REPUBLIKA.CO.ID, Oleh: A Riawan Amin
Dalam perjalanan sejarah kaum Muslim, kita disajikan dengan beragam fenomena besar yang menunjukkan puncak kinerja dan produktivitas umat. Semua lintasan sejarah tersebut membuktikan bahwa betapa tingginya produktivitas kaum Muslim.
Menariknya, peristiwa-peristiwa tersebut terjadi pada bulan Ramadhan. Bulan yang sering dianggap sebagai bulan kelesuan fisik karena tak cukup terpenuhinya kebutuhannya pada siang hari. Perang Badar Al-Kubra (2 H), Fathu Makkah (8 H), Perang Tabuk (9 H), Penaklukan Spanyol di bawah pimpinan Thariq bin Ziyad dan Musa bin Nushair (92 H), Perang Ain Jaluth (657 H), atau dalam konteks negaraperistiwa Proklamasi Kemerdekaan Republik Indonesia (1945 M).
Fenomena di atas membuktikan bahwa tak selamanya energi dan produktivitas seseorang berjalan linier dengan konsumsi jasmani. Justru menurut para ahli makan, minum, dan berhubungan seks berlebihan tanpa aturan dan disiplin adalah kontraproduktif. Alih-alih menjadikan seseorang semakin berprestasi dalam menunaikan pekerjaannya, malah mengakibatkan turunnya tingkat produktivitas.

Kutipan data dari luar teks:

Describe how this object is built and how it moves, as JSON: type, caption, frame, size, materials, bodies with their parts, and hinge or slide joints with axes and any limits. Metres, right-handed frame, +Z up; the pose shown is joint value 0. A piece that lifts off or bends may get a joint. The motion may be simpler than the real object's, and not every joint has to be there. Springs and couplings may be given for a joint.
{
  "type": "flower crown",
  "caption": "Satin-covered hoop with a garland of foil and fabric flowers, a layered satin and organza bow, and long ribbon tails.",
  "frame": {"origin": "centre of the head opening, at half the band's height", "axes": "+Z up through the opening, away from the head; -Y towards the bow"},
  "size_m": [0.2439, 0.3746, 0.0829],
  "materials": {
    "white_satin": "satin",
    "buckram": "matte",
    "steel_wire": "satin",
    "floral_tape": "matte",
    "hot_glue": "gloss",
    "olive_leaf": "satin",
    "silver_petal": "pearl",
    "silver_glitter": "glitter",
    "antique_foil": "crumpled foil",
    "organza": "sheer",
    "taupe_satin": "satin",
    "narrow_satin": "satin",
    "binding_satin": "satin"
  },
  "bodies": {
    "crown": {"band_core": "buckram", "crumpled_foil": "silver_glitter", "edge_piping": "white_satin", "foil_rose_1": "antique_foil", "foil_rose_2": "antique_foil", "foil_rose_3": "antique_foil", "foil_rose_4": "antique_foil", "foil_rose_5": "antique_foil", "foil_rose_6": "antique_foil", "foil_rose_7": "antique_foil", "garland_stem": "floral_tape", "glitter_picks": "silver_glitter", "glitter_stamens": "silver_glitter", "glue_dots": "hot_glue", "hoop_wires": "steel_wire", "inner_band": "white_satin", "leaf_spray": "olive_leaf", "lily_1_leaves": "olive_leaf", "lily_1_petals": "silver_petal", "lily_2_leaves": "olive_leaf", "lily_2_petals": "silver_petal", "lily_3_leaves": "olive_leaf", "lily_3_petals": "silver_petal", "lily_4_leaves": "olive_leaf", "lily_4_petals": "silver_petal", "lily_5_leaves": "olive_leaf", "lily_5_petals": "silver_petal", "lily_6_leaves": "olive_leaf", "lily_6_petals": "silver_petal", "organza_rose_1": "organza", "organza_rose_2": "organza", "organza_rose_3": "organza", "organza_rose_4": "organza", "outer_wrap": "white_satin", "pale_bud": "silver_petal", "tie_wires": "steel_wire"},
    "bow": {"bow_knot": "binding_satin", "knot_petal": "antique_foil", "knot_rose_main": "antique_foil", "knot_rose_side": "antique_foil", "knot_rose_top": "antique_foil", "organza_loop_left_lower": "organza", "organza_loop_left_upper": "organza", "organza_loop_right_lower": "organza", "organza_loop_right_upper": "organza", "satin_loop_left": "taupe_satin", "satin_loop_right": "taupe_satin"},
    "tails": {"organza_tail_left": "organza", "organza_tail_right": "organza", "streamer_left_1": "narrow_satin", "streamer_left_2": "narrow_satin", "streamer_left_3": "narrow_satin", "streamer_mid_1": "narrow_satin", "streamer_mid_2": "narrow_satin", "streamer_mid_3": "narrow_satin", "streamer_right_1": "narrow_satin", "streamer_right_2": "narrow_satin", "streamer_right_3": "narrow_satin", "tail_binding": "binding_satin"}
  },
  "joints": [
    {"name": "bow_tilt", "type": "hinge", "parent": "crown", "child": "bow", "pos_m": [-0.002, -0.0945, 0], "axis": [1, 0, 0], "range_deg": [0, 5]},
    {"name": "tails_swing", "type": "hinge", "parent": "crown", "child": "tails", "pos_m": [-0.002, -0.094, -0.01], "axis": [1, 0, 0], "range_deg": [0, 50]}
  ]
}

Itulah sebabnya adalah tidak tepat menjustifikasi bulan Ramadhan sebagai penyebab turunnya tingkat produktivitas meski dalam praktik kemasyarakatan hal tersebut menjadi fenomena. Lihat saja di dunia pendidikan. Libur menjelang dan akhir Ramadhan. Belum lagi jam belajar-mengajar yang berkurang. Di dunia kerja pun demikian. Di banyak perusahaan, jam kerja mengalami diskon.

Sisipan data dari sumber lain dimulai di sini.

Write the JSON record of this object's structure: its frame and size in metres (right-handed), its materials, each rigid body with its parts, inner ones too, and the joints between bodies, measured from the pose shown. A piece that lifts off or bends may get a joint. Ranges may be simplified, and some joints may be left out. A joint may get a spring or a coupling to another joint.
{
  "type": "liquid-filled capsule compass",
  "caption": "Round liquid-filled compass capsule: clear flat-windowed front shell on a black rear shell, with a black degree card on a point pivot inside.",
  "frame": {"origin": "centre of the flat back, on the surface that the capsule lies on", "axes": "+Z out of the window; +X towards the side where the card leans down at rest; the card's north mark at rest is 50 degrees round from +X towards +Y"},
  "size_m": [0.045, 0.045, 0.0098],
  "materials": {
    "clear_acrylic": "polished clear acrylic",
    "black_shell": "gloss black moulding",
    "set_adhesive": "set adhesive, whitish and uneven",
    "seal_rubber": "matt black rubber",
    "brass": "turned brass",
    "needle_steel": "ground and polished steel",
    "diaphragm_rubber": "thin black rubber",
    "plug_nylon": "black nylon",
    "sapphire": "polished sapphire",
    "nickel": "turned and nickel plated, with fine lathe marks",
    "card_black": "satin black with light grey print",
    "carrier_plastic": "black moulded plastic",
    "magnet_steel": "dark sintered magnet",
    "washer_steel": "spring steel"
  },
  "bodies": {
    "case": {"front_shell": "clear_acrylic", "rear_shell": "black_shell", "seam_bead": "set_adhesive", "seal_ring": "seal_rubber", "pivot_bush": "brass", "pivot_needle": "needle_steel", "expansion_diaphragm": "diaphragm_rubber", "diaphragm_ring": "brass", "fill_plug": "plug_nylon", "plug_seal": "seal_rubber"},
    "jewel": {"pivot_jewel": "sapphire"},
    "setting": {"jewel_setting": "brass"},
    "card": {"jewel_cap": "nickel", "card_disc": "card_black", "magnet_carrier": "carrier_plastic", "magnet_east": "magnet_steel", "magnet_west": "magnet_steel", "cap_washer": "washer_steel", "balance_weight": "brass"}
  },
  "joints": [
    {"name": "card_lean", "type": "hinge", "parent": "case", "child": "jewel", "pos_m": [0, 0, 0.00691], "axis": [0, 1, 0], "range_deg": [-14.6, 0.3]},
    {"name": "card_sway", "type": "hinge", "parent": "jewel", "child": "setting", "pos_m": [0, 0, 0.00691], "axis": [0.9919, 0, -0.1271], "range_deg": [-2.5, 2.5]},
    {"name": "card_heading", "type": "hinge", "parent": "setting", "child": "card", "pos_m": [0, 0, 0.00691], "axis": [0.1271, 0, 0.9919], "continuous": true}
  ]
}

Dalam satu kesempatan, Syekh Abdul Fattah Allam, wakil syekh agung Al-Azhar, mengatakan bahwa tidak ada pertentangan antara Ramadhan dan urusan dunia modern. “Ketika Islam memerintahkan ibadah ini, (ibadah) tersebut untuk mendorong kami bekerja dan lebih maju serta tidak pernah dimaksudkan untuk menurunkan produktivitas,” katanya.
Sejatinya, turunnya produktivitas lebih disebabkan terjadinya pelemahan atau kekalahan mental (inhizamur ruh). Kondisi inilah yang sangat berkontribusi pada tingkat apatisme, loyo, dan jumud dalam beraktivitas. Ramadhan merupakan bulan ketika mental setiap Muslim dibangun dan ditata sehingga mencapai derajat terbaik, takwa.
Lebih dari itu, Ramadhan justru bulan yang dinanti-nantikan untuk memberikan kontribusi yang semakin besar terhadap umat. Bagi yang memahami esensi dan urgensi Ramadhan, justru di sinilah semangat fastabiq al-khairat semakin ditumbuhsuburkan. Karena, sangat jelas Rasulullah SAW menyatakan, “Setiap amal anak keturunan Adam dilipatgandakan. Tiap satu kebaikan sepuluh lipat gandanya hingga tujuh ratus lipat gandanya.” (HR Bukhari-Muslim).
Bahkan, amalan-amalan sunah yang dikerjakan pada Ramadhan pahalanya dianggap sama dengan mengerjakan amalan wajib (HR Bahaiqi dan Ibnu Khuzaimah). Wallahu A’lam.